Without the data and reporting to understand where their vendor dollars were going, it was a significant challenge to find areas—both geographic and service-related—where eliminating vendor overlap and increasing their engagement with strategic partners could lower costs.
“As an IT group we wanted to focus more on delivering value to business strategy and also invest in key areas where there is an opportunity for PepsiCo to go after,” said Krishna Mettem, PepsiCo’s senior manager of TBM “We started transitioning more and more work towards our suppliers and vendors. Because of the way our IT organization is, everyone has their preference on the type of vendors they work with. As a result, we ended up with lot more vendors than we can manage.”
Validating hundreds of separate invoices by matching them to services-rendered became a major challenge.

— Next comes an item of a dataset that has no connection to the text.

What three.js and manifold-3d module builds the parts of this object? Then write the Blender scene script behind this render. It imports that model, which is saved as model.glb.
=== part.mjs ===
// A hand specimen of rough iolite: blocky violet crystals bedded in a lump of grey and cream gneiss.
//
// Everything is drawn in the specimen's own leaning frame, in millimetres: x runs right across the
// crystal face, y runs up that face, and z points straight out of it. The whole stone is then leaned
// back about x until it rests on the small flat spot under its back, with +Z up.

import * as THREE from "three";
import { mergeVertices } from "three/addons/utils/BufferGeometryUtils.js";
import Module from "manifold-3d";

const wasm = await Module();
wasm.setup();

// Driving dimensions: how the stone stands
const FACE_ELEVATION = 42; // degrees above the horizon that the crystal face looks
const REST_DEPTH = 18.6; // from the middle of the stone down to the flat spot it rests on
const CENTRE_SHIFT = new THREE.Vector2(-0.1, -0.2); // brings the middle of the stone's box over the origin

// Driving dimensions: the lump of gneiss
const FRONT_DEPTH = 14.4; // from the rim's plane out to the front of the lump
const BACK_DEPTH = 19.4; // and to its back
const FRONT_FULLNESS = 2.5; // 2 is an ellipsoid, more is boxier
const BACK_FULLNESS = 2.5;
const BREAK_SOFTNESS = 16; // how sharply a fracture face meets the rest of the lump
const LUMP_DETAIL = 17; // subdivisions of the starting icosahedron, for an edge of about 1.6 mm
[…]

This labor-intensive manual process wasn’t very efficient, taking up to a week to complete for the larger suppliers.
Automating the answers
In order to see inside the black box of vendor spending, they began searching for a way to automate IT’s financials, including vendor management. This is when they discovered TBM Vendor Insights.

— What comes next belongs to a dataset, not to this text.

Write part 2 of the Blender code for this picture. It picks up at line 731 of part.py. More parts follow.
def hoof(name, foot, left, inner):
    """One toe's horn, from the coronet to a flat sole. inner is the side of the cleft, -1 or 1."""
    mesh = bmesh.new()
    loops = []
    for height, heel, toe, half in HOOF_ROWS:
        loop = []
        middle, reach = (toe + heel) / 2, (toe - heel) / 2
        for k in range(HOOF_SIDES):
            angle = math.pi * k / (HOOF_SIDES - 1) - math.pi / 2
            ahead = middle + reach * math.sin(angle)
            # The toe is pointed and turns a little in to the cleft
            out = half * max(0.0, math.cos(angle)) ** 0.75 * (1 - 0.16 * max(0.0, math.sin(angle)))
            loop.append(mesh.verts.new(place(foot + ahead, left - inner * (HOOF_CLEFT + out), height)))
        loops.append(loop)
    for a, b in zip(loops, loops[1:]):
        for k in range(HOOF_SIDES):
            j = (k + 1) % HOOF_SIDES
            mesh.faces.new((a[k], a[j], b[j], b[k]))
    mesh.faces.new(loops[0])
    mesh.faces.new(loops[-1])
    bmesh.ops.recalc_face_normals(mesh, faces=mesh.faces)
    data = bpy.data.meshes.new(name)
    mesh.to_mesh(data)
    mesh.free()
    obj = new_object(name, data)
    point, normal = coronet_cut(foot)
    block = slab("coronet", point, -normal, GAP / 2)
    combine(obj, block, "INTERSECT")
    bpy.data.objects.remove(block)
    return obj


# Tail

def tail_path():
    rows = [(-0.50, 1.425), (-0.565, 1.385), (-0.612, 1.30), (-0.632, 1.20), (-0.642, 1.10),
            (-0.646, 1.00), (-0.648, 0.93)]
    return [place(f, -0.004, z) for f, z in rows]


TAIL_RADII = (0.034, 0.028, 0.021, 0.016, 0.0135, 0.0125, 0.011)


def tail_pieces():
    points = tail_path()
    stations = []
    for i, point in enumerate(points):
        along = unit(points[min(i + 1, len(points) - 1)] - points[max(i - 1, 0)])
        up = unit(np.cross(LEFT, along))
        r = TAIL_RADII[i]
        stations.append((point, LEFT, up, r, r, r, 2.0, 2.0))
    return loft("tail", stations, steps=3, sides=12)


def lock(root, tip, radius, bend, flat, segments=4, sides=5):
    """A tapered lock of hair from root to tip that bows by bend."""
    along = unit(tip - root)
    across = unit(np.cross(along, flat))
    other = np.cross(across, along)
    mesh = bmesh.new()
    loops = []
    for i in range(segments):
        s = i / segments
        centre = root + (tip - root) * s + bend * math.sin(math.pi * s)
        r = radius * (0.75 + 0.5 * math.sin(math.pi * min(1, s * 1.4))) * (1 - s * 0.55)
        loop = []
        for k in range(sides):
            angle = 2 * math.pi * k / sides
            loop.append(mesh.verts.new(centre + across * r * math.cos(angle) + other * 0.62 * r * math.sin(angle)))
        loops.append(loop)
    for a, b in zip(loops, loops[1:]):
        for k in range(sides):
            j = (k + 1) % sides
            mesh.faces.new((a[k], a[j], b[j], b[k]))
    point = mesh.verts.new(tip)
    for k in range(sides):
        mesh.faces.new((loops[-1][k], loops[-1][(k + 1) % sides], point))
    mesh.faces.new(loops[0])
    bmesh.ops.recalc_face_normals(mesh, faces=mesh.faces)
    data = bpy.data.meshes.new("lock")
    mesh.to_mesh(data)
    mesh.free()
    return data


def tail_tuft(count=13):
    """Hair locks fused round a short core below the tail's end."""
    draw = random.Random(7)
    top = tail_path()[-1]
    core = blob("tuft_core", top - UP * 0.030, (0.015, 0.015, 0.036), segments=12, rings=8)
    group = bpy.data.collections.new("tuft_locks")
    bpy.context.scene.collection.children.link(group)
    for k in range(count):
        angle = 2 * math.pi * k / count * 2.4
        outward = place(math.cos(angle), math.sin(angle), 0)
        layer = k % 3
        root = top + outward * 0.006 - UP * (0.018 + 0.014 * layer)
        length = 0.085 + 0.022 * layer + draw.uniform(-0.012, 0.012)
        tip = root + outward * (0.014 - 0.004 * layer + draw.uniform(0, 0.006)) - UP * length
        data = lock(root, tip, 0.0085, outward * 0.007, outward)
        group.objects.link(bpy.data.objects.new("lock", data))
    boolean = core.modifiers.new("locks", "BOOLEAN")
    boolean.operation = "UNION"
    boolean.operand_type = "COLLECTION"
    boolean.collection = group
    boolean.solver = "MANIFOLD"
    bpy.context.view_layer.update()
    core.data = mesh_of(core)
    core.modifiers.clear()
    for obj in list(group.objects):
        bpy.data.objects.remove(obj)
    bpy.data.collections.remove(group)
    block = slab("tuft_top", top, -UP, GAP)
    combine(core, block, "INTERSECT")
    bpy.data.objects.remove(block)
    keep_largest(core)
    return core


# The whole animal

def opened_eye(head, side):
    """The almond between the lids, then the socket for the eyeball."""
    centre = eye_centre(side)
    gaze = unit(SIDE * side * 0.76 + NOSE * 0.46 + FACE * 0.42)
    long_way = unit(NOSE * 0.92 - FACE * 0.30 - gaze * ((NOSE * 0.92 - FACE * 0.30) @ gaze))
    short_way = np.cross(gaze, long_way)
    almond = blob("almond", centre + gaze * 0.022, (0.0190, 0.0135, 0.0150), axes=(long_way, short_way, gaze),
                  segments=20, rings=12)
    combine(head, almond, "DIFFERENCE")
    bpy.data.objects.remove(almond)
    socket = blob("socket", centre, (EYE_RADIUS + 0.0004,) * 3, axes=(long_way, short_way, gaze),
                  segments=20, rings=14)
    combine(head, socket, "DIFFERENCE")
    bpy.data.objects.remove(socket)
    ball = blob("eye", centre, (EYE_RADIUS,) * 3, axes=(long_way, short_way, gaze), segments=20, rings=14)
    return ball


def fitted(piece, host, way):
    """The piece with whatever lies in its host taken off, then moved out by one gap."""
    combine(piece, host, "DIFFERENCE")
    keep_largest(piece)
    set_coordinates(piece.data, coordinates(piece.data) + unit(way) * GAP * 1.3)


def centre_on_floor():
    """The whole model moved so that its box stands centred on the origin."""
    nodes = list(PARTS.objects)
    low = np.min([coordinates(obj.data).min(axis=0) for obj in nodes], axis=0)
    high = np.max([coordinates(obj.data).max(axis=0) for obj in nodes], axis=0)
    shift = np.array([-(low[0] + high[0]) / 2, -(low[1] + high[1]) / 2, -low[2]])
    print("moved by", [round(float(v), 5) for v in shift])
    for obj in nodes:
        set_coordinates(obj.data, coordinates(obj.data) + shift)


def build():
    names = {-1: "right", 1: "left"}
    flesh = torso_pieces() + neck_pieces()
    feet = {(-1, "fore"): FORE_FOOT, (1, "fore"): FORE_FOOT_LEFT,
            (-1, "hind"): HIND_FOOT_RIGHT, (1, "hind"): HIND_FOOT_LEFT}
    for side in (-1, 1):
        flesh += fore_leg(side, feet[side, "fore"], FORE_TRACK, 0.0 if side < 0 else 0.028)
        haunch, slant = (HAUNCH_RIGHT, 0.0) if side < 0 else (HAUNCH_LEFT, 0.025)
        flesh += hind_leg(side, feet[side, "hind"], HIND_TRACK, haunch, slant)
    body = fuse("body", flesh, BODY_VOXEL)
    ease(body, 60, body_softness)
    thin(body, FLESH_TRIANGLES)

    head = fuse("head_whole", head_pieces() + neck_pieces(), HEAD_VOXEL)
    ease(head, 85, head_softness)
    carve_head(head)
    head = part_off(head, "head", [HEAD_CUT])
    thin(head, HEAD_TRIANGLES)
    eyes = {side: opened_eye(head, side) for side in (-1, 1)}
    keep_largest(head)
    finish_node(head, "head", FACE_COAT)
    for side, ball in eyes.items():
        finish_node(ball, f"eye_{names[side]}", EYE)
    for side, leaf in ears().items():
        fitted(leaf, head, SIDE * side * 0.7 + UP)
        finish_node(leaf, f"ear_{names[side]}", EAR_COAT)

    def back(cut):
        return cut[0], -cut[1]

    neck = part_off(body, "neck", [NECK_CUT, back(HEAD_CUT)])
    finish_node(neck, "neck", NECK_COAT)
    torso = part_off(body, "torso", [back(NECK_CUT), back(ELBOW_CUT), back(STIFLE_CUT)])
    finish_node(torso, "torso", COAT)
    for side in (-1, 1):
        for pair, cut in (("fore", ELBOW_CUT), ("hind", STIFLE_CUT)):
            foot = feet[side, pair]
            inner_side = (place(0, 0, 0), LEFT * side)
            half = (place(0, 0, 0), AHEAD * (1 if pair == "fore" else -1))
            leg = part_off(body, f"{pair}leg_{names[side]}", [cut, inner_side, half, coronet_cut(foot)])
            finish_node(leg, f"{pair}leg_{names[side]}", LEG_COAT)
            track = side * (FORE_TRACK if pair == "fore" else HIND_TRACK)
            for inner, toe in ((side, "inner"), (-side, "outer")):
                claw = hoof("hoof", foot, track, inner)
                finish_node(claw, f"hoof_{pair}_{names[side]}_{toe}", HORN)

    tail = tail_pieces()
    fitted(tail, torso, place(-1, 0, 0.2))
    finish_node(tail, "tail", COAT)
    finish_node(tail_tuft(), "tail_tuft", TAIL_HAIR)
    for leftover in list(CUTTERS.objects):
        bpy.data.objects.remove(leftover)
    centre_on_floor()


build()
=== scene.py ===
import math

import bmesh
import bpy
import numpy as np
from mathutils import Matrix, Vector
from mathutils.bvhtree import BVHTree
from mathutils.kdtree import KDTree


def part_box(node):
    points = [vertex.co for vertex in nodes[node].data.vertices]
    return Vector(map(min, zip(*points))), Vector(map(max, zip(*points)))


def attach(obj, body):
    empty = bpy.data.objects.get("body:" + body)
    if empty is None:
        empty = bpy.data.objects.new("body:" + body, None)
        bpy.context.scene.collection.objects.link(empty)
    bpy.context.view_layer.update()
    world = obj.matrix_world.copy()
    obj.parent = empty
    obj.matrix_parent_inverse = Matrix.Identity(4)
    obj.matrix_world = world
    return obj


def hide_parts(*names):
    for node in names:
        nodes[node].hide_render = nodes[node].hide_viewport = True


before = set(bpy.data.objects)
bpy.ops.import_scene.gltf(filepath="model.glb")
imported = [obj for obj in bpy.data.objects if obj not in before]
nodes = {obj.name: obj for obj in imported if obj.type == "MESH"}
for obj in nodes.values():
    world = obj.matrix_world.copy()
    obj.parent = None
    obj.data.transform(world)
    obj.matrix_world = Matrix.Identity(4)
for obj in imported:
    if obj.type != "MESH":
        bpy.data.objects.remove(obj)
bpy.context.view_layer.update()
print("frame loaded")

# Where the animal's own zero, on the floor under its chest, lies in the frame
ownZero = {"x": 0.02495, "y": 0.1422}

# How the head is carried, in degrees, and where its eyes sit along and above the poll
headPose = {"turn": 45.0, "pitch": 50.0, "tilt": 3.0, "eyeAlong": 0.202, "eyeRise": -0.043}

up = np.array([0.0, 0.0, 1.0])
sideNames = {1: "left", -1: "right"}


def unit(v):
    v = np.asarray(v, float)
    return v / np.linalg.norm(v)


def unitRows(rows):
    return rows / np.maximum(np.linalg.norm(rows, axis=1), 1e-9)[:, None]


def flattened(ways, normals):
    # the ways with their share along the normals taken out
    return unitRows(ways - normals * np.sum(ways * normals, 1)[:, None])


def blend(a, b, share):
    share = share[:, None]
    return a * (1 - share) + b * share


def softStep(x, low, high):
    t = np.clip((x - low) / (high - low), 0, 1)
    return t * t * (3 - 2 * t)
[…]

“Late in 2017, we started looking at how do we do better in terms of knowing where we are spending in information technology, knowing where there are opportunities for optimizing those costs and reinvesting the capital that we save into our transformation programs for the business,” said Mehta.

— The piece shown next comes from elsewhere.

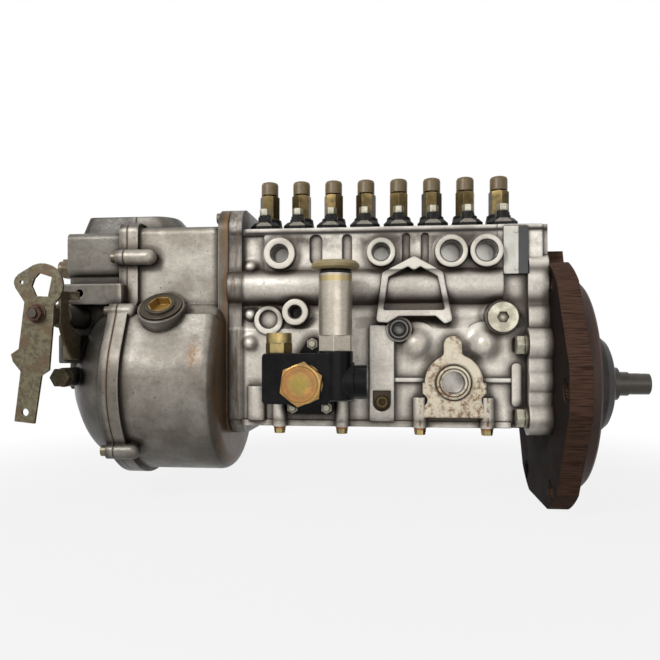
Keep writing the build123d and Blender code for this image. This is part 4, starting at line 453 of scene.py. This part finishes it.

“As we started looking, we realized that there are a number of companies who have already chartered the path on this journey to establishing a technology business management program and they were very successful in achieving the transparency and the insights that optimized the cost for them. And so we established the TBM program office … we have been on this journey for now almost three years and it has been a fantastic journey achieving great results.”
Since implementing TBM, PepsiCo has been able to reallocate millions of IT dollars from run-the-business to grow-the-business initiatives. Through reporting, they work with the business to decide where those savings will be reinvested. Digitalization, eCommerce, business process automation, and updating communications and collaboration platforms are all top priorities.
“Outside IT spend overall has remained similar to what it was when we started on TBM journey,” said Mehta. “What the difference is, is that we are able to take more and more dollars out of what we call baseline-run, which is just keep-the-lights-on, and reinvesting those saved dollars into the new areas that allow our business to grow.
“We realized that by bringing together operation and financial data, we were immediately starting to see certain insights that we did not have available before. In a nutshell, what we have achieved is a faster process, a better process, and very high multi-million-dollar cost savings for PepsiCo. And that’s where TBM has been instrumental in achieving that goal.”
As an added bonus, onboarding new vendors has become a point-and-click process; vendor billing validation takes hours instead of days or weeks; IT and the business now have proactive conversations about costs and whether or not the services being billed for were delivered as promised.
“As a result of automation, the biggest benefit we saw is the amount of time our teams are spending on doing this validation manually has drastically gone down,” said Mettem. “There is definitely more time for our supplier management team to focus on more value-add activities and also managing the risk and governance with the vendors, and also ensuring they are delivering on their contractual commitments—the SLAs, and performance obligations.”
Building on these successes, the supplier management teams will focus on lowering unit costs by renegotiating contracts based on highly-accurate consumption data generated through TBM. The goal is to lower the overall number of vendors by moving away from narrow, one-off contracts and shifting this work to their strategic suppliers. They also will use these insights to lower business-side demand in order to free up more funding for innovation.
IT finance also plans to expand TBM to line of business and service owners in order to start influencing consumption by showing them how their demands for technology and services impact IT’s bottom line.
“The TBM concept is interesting in that it gives you a data-driven framework for organizations to look at optimizing their IT spend and communicating the value of IT back to the business teams,” said Mettem. “If we are spending more dollars on non-business value services, that gives us an opportunity to reduce that spend and shift those dollars to more growth areas or growth services.”